_SOURCE DATA_
------

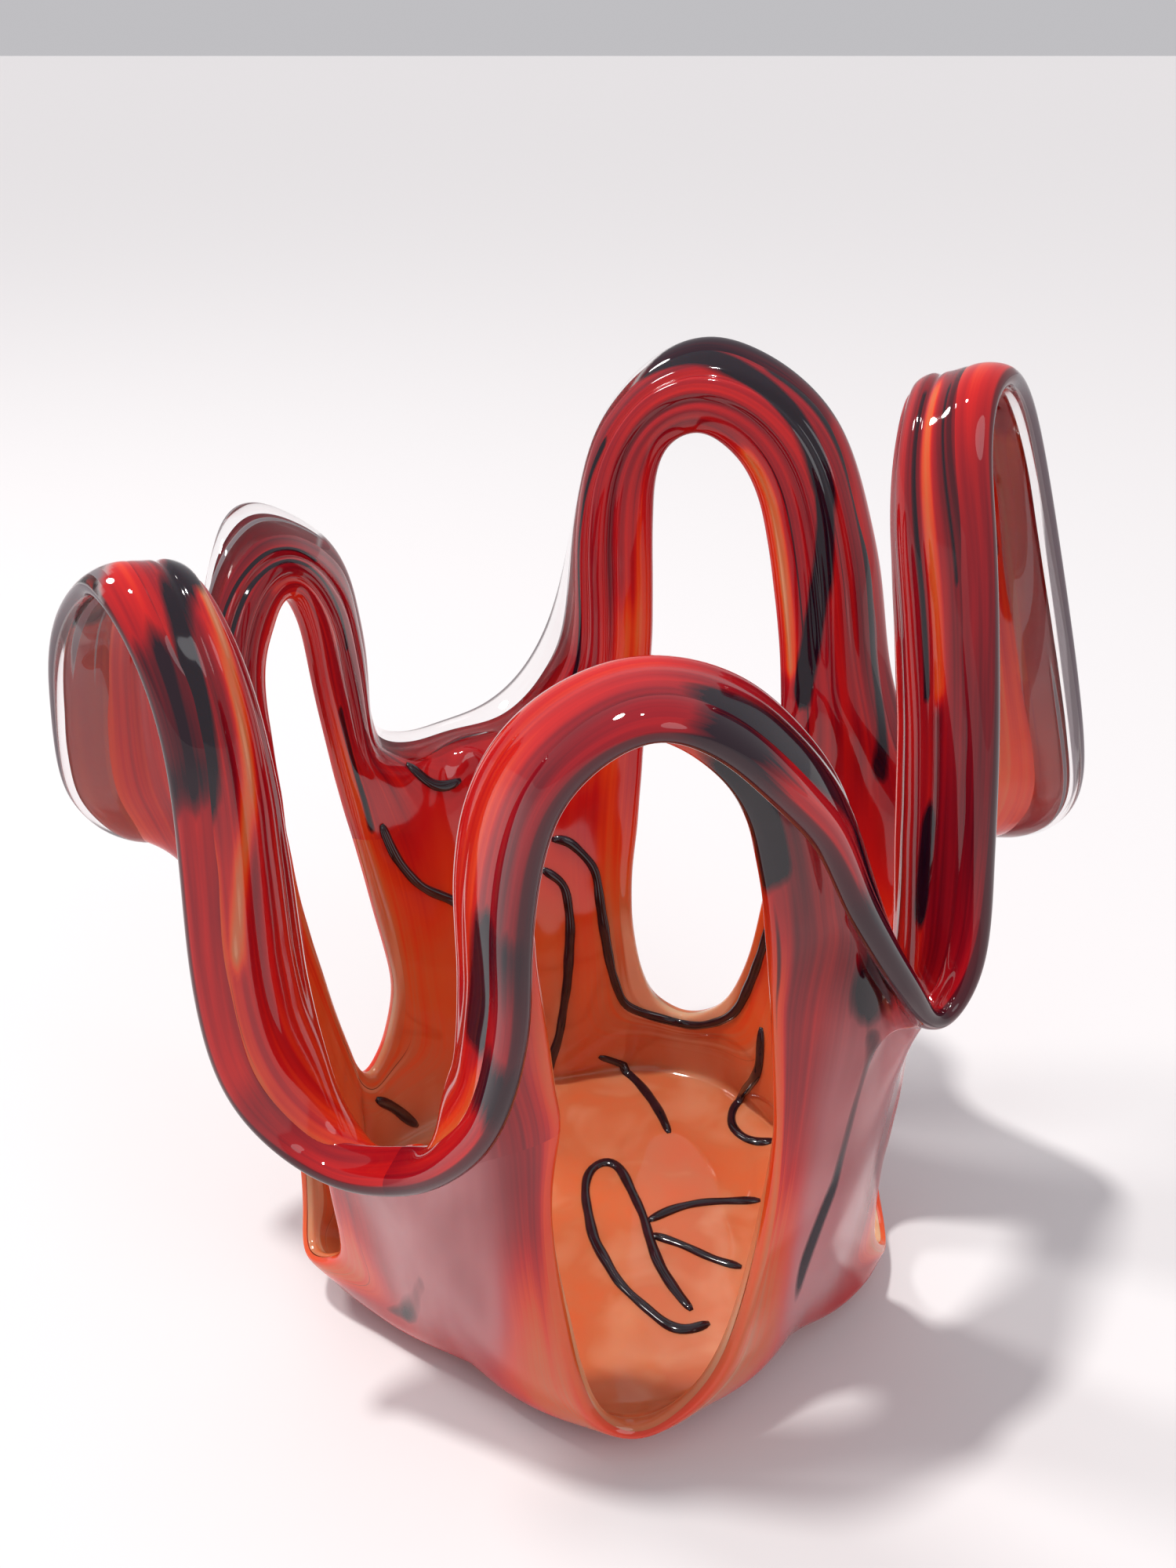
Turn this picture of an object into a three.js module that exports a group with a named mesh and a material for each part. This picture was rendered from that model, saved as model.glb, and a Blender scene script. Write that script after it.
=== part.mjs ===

------

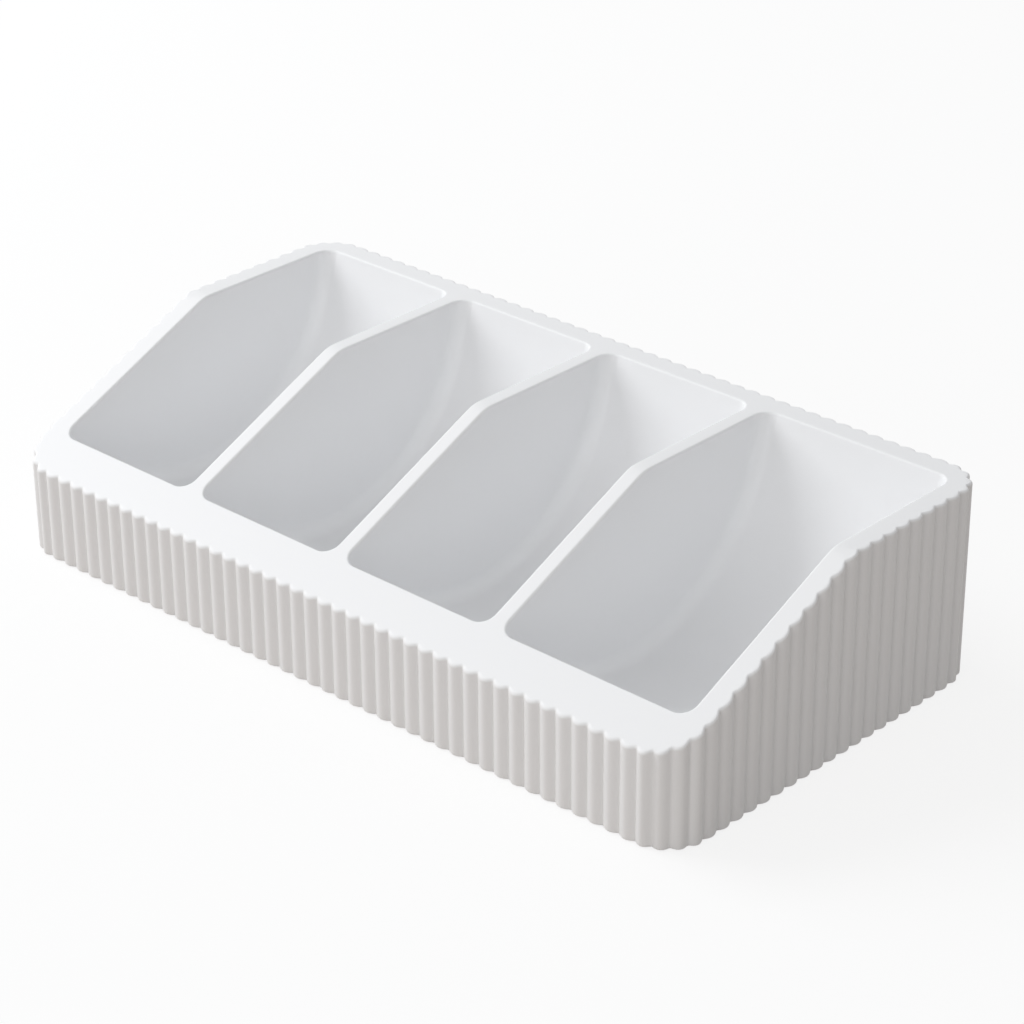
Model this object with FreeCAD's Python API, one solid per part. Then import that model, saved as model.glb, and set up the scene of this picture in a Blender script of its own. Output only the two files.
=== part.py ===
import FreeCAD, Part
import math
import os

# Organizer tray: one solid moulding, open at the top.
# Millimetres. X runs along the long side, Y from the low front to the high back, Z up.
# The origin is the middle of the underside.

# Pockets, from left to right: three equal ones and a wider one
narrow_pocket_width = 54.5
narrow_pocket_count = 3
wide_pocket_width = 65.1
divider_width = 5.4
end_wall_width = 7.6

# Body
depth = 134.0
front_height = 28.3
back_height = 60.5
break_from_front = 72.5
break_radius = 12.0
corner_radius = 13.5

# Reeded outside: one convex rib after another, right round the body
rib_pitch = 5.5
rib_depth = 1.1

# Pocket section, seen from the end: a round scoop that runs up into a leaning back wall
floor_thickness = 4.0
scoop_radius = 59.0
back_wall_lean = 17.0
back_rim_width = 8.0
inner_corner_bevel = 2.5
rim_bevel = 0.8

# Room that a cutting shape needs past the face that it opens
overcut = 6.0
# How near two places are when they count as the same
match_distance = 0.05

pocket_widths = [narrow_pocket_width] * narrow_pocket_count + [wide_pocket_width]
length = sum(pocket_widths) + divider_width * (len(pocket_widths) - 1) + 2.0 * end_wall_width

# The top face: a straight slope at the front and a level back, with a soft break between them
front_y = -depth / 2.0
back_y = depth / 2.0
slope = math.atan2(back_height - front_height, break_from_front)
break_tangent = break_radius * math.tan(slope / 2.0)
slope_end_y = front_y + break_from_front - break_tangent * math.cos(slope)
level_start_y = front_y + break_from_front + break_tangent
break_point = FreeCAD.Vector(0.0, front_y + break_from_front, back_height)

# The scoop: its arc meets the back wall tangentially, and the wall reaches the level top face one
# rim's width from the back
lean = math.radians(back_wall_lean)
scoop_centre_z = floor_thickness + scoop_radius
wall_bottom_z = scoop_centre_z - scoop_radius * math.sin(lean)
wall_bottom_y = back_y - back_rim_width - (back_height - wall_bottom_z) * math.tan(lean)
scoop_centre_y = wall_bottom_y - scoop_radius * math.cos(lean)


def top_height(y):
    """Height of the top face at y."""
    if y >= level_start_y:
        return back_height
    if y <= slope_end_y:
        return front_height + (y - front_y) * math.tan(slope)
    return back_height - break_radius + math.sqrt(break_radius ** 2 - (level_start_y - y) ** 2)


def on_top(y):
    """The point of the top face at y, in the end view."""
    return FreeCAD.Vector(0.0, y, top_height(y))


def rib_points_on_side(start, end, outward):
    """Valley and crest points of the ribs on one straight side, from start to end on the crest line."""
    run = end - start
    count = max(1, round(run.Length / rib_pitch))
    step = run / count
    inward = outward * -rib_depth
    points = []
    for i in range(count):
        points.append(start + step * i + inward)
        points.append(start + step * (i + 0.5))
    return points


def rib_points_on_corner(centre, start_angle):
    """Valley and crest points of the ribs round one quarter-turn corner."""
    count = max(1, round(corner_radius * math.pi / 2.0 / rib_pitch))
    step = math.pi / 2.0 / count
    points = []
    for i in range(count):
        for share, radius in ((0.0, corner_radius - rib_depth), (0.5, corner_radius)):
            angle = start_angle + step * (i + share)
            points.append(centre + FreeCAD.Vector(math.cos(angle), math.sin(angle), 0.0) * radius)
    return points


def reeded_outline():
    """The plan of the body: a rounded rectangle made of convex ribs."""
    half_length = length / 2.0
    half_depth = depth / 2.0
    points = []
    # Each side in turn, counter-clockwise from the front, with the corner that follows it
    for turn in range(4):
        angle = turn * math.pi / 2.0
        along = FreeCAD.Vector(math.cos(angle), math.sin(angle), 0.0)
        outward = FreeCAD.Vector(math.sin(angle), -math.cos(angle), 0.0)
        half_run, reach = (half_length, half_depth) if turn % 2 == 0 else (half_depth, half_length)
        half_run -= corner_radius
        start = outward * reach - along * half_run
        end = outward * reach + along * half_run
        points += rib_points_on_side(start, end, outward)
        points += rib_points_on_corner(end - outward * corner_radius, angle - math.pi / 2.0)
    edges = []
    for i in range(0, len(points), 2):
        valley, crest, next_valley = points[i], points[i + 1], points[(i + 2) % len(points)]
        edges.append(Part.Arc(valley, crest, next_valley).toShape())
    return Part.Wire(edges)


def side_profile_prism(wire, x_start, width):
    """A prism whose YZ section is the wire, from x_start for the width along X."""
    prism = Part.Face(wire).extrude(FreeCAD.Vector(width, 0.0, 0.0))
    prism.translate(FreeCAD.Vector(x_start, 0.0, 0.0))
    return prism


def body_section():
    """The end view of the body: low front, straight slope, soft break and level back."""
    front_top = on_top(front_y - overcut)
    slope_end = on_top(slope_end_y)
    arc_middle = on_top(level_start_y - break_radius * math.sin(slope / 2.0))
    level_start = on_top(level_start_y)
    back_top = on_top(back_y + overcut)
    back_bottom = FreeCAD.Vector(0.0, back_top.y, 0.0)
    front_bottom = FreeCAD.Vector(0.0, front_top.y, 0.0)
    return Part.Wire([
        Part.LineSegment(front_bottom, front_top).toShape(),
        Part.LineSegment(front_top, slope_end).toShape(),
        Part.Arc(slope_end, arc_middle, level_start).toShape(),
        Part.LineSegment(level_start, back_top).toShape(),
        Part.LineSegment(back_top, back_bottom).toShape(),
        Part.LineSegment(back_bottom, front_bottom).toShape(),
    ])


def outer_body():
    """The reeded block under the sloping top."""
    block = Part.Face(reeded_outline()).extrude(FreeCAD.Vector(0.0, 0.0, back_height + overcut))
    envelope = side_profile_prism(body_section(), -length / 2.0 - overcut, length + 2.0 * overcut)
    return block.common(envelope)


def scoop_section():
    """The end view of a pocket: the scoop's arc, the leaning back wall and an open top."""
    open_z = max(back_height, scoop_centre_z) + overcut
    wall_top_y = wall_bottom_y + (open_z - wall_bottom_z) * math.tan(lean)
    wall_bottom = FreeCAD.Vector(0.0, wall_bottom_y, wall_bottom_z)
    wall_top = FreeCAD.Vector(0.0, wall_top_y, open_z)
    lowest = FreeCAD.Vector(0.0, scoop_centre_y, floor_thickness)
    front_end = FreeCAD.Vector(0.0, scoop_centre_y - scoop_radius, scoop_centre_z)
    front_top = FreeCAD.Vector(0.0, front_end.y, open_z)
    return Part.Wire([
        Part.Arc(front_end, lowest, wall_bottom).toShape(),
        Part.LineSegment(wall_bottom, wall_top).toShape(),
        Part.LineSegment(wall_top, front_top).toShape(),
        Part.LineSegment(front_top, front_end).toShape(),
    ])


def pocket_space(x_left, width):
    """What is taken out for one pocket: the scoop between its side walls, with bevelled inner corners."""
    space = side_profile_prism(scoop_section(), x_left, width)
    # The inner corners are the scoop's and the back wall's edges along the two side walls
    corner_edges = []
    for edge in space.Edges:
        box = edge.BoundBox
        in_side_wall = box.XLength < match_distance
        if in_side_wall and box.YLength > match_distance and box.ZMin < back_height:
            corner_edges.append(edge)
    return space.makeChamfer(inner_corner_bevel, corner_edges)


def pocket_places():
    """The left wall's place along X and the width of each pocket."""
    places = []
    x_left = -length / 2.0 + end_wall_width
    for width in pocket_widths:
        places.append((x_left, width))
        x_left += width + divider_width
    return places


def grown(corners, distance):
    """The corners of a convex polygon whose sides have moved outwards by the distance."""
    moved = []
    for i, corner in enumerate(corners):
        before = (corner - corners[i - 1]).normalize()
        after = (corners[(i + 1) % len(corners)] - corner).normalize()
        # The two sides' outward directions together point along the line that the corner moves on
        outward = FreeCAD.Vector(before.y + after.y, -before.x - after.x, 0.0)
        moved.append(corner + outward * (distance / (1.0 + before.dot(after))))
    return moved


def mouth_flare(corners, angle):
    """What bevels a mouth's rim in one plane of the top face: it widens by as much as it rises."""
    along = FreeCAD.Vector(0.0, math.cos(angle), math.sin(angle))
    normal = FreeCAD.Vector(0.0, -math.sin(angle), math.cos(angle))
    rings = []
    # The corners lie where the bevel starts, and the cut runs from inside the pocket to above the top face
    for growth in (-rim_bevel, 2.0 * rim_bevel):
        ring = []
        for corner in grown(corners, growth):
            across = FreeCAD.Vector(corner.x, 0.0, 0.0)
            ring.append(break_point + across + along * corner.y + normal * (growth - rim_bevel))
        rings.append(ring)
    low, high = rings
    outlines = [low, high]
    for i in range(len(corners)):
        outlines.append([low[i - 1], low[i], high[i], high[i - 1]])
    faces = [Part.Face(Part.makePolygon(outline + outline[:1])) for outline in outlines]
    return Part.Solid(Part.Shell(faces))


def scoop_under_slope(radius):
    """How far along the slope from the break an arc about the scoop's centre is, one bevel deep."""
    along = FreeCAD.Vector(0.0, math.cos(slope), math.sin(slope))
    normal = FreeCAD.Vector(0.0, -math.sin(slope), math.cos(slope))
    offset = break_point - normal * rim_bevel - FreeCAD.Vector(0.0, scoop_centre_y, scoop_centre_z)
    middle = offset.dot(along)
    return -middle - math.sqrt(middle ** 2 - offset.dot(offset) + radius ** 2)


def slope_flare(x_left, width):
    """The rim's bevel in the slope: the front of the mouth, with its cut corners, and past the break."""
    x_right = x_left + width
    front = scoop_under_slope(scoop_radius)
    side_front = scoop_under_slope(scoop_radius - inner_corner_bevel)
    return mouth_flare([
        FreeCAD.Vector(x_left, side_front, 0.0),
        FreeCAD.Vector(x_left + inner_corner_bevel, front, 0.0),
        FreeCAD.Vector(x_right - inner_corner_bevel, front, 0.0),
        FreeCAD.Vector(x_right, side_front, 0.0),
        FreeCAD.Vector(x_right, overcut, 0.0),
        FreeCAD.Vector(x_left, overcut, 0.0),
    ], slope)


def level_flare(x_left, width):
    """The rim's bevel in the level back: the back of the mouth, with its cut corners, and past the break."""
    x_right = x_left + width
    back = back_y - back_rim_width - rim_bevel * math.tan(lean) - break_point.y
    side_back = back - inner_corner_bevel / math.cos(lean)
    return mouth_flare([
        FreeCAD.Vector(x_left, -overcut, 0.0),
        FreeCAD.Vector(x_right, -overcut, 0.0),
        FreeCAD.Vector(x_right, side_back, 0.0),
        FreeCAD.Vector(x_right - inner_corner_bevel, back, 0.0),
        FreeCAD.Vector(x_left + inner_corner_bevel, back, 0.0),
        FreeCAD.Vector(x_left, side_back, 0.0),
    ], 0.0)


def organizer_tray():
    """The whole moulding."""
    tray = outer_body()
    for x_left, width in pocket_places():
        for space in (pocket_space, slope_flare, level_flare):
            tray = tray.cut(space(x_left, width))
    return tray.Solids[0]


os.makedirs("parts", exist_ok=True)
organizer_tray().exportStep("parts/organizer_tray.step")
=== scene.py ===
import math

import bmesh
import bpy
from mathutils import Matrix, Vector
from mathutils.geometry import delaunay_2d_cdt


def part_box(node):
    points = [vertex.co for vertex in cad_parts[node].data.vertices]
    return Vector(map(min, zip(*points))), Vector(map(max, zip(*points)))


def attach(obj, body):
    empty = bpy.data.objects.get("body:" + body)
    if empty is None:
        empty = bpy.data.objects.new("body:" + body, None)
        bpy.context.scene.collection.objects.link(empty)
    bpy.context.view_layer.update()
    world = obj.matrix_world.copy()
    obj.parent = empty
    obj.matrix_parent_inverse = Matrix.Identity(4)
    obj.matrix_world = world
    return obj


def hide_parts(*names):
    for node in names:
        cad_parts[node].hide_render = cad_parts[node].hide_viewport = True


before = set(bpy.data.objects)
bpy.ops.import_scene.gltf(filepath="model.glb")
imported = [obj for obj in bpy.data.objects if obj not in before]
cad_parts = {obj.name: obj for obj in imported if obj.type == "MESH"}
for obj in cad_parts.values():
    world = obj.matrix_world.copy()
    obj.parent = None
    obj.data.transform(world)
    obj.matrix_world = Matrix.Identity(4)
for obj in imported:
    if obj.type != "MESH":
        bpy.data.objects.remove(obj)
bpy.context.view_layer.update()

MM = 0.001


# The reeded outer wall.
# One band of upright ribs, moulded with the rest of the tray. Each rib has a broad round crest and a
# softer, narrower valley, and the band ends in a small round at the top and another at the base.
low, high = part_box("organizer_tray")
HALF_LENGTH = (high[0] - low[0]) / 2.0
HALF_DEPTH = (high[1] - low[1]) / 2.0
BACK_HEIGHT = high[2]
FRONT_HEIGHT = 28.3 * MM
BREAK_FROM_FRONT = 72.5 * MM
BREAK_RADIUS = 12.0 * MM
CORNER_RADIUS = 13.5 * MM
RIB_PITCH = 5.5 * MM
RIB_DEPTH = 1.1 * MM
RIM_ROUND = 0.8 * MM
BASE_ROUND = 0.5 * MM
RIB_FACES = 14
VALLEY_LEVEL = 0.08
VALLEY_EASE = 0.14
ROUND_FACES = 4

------

_DIRECTIONS FOR THIS TASK_
The lines to quote run from the one containing "zip(*points))), Vector(map(max, zip(*points)))" to the one containing "ROUND_FACES = 4". Quote them exactly, with both of those lines, and nothing else.

_COMPLETED TASK_
    return Vector(map(min, zip(*points))), Vector(map(max, zip(*points)))


def attach(obj, body):
    empty = bpy.data.objects.get("body:" + body)
    if empty is None:
        empty = bpy.data.objects.new("body:" + body, None)
        bpy.context.scene.collection.objects.link(empty)
    bpy.context.view_layer.update()
    world = obj.matrix_world.copy()
    obj.parent = empty
    obj.matrix_parent_inverse = Matrix.Identity(4)
    obj.matrix_world = world
    return obj


def hide_parts(*names):
    for node in names:
        cad_parts[node].hide_render = cad_parts[node].hide_viewport = True


before = set(bpy.data.objects)
bpy.ops.import_scene.gltf(filepath="model.glb")
imported = [obj for obj in bpy.data.objects if obj not in before]
cad_parts = {obj.name: obj for obj in imported if obj.type == "MESH"}
for obj in cad_parts.values():
    world = obj.matrix_world.copy()
    obj.parent = None
    obj.data.transform(world)
    obj.matrix_world = Matrix.Identity(4)
for obj in imported:
    if obj.type != "MESH":
        bpy.data.objects.remove(obj)
bpy.context.view_layer.update()

MM = 0.001


# The reeded outer wall.
# One band of upright ribs, moulded with the rest of the tray. Each rib has a broad round crest and a
# softer, narrower valley, and the band ends in a small round at the top and another at the base.
low, high = part_box("organizer_tray")
HALF_LENGTH = (high[0] - low[0]) / 2.0
HALF_DEPTH = (high[1] - low[1]) / 2.0
BACK_HEIGHT = high[2]
FRONT_HEIGHT = 28.3 * MM
BREAK_FROM_FRONT = 72.5 * MM
BREAK_RADIUS = 12.0 * MM
CORNER_RADIUS = 13.5 * MM
RIB_PITCH = 5.5 * MM
RIB_DEPTH = 1.1 * MM
RIM_ROUND = 0.8 * MM
BASE_ROUND = 0.5 * MM
RIB_FACES = 14
VALLEY_LEVEL = 0.08
VALLEY_EASE = 0.14
ROUND_FACES = 4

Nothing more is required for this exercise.